The 1964 yearbook describes Inkpots (note the name change from the original) as a literary society trying to widen cultural backgrounds of the membership. Potential members of the 10th, 11th, and 12th grades had to submit a 300-500 word essay or short story to an English teacher and then were voted upon by the membership, causing the club to become more of a private organization, more like a sorority. Miss Sandra Uland was the sponsor for that term.

The group was divided into the senior members, who met with one sponsor, and the sophomore-junior group, who met with another. By 1967, it is noted that the club has become more of a book club, discussing controversial books of current interest. At that time, titles noted were The Deputy and On the Beach. Miss Carol Puchowski was the senior sponsor that year, while Miss Loni Dorall met with sophomores and juniors.

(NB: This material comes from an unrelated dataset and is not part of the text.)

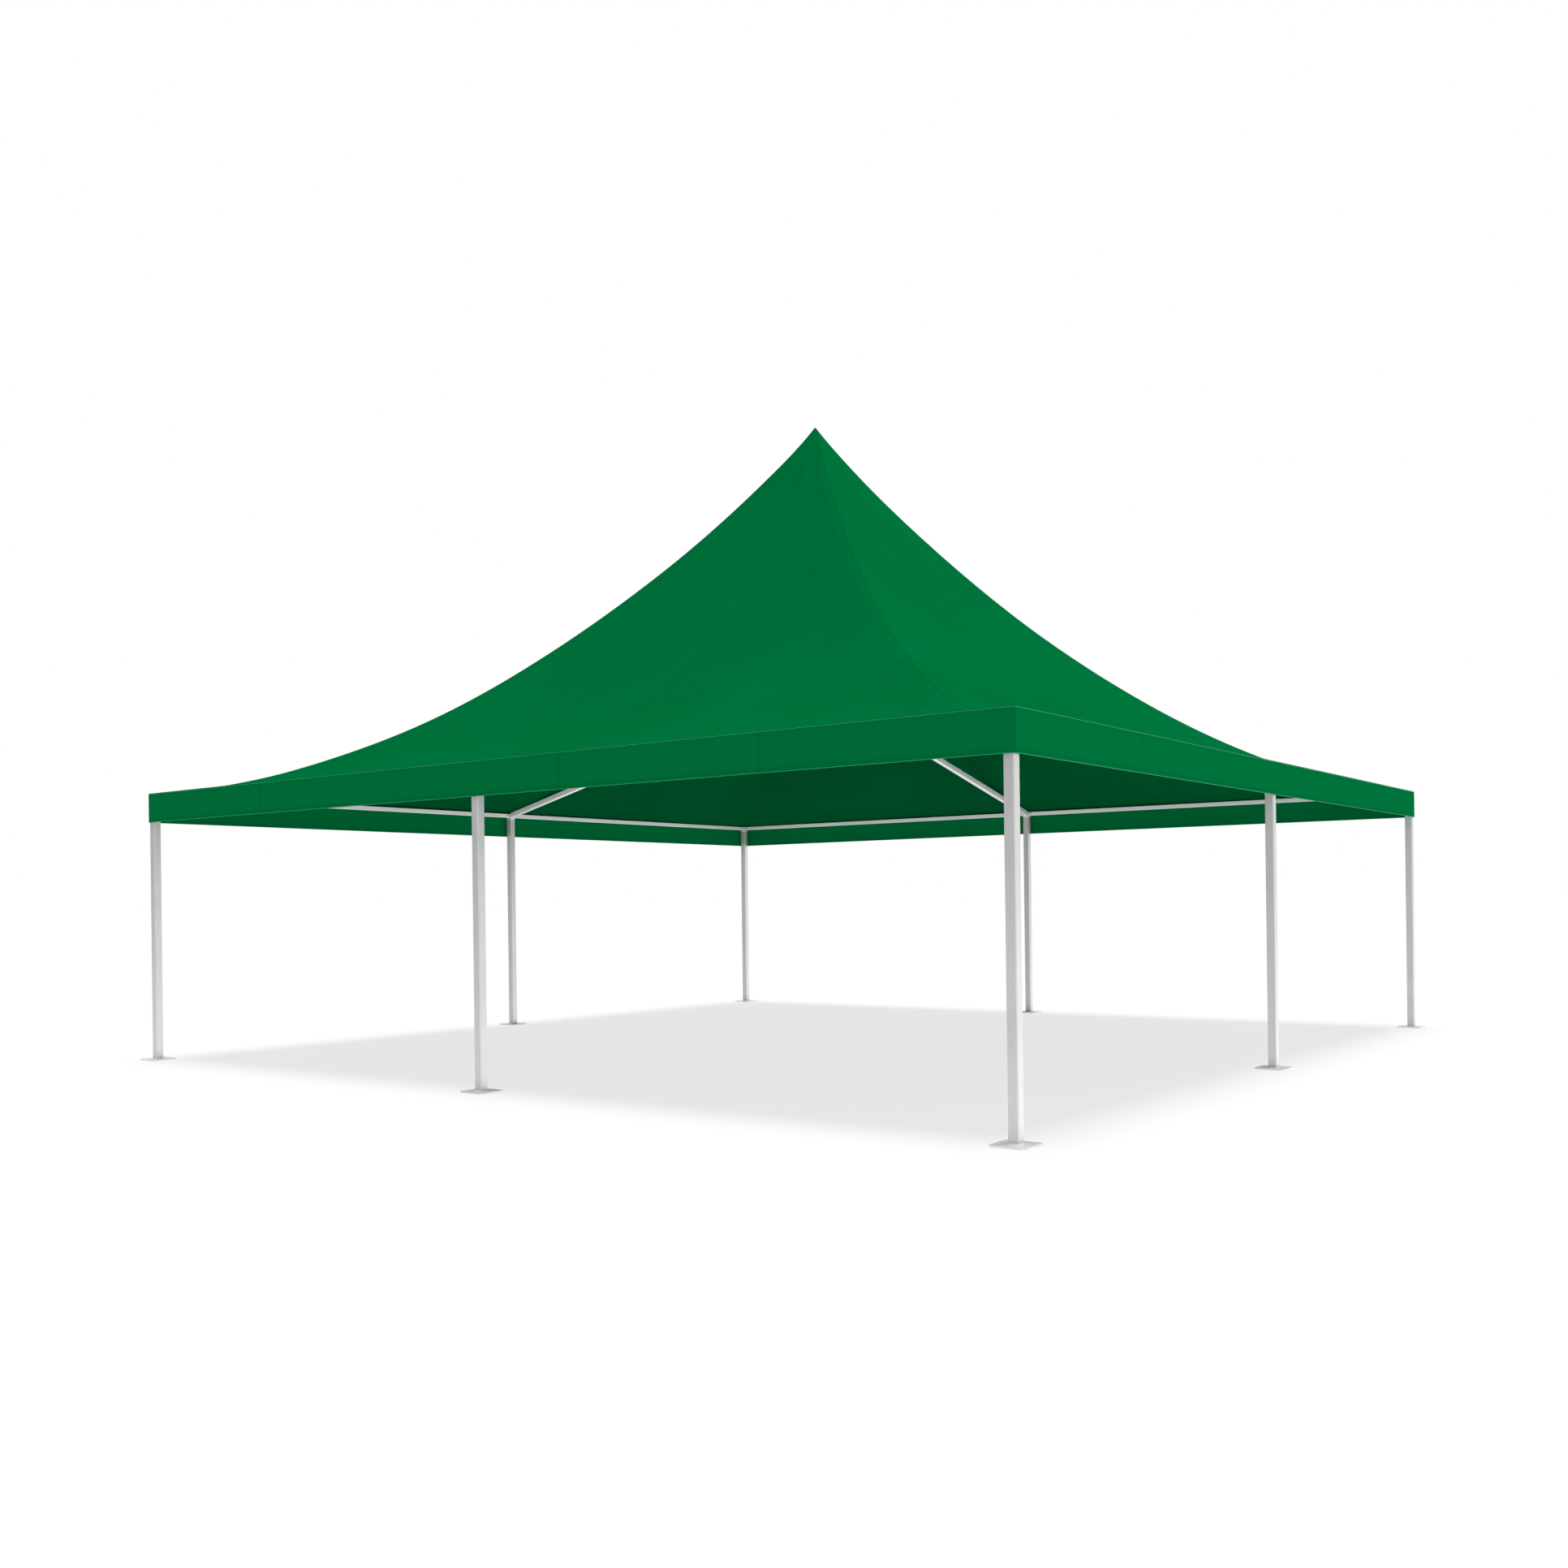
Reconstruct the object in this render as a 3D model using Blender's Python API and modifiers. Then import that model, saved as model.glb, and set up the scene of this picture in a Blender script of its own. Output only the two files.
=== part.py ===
"""A square marquee with a peaked cover: eight legs, perimeter beams, rafters, a king mast and its roof.

Metres, +Z up. The origin is the centre of the plan, on the ground. The front is -Y and the right is +X.
"""

import math
from collections.abc import Callable

import bmesh
import bpy
from mathutils import Matrix, Vector

# The plan. Each side is SIDE long over the valances, and a leg stands at each corner and mid-side.
SIDE = 9.0
HALF = SIDE / 2
LEG_LINE = 4.45

# Heights of the cover above the ground.
HEM = 2.21
EAVE = 2.48
PEAK = 6.11

# The cover's shape: the roof rises as a power of the way in, and the rafters lift it a little at mid-side.
ROOF_POWER = 1.8
LIFT = 0.048
LIFT_PLACE = 0.11
CLOTH = 0.004
PEAK_HOLE = 0.004
ROOF_ROWS = 20
ROOF_COLUMNS = 12
ROW_CROWDING = 1.3

# Square tubes: outer side, wall and corner radius.
LEG_TUBE = (0.070, 0.003, 0.008)
BEAM_TUBE = (0.045, 0.0025, 0.005)
RAFTER_TUBE = (0.055, 0.0025, 0.006)
CORNER_STEPS = 3

# Base plates.
PLATE_SIDE = 0.240
PLATE_THICKNESS = 0.010
PLATE_CHAMFER = 0.022

# Joint blocks on the legs, with spigots that run into the tubes.
BLOCK_HEIGHT = 0.070
SPIGOT_SLACK = 0.002
SPIGOT_LENGTH = 0.060

# The king mast.
HUB_HEIGHT = 3.54
HUB_SIDE = 0.110
HUB_DEPTH = 0.120
MAST_RADIUS = 0.030
MAST_WALL = 0.003
MAST_SIDES = 32
MAST_FOOT = 0.008
HEAD_RADIUS = 0.060
HEAD_RIM = 0.018
HEAD_TIP_RADIUS = 0.012
HEAD_TIP_STEPS = 4

# Pieces that touch keep this gap.
GAP = 0.0003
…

Other sponsors of the club have included Miss Becky Ryan and Miss Barbara Kubiak. Eventually there was only one sponsor for the entire group, and as of 1970 the restricted membership requirement was lifted so that any young woman from 10th through 12th grades might become a member.

As an example of how things changed over the years, in 1971 the group read Love Story, Airport and Steppenwolf. One of the purposes of the club is listed as reading and discussing contemporary and traditional literature. The tradition of attending a stage production in Chicago seems to have continued.

According to former sponsor Miss Barbara Kubiak, the club was still active when she left Lew Wallace in 1978. She is the one to be credited with opening membership to any interested girl, abolishing the voting-in system.

As one who participated in the group during the early 1970’s, this writer enjoyed the opportunity to read works such as Farenheit 451 and others that were not presented through the school curriculum. Looking back, it is also worth commenting that we often walked to one another’s homes in Glen Park in the evenings after darkness had fallen.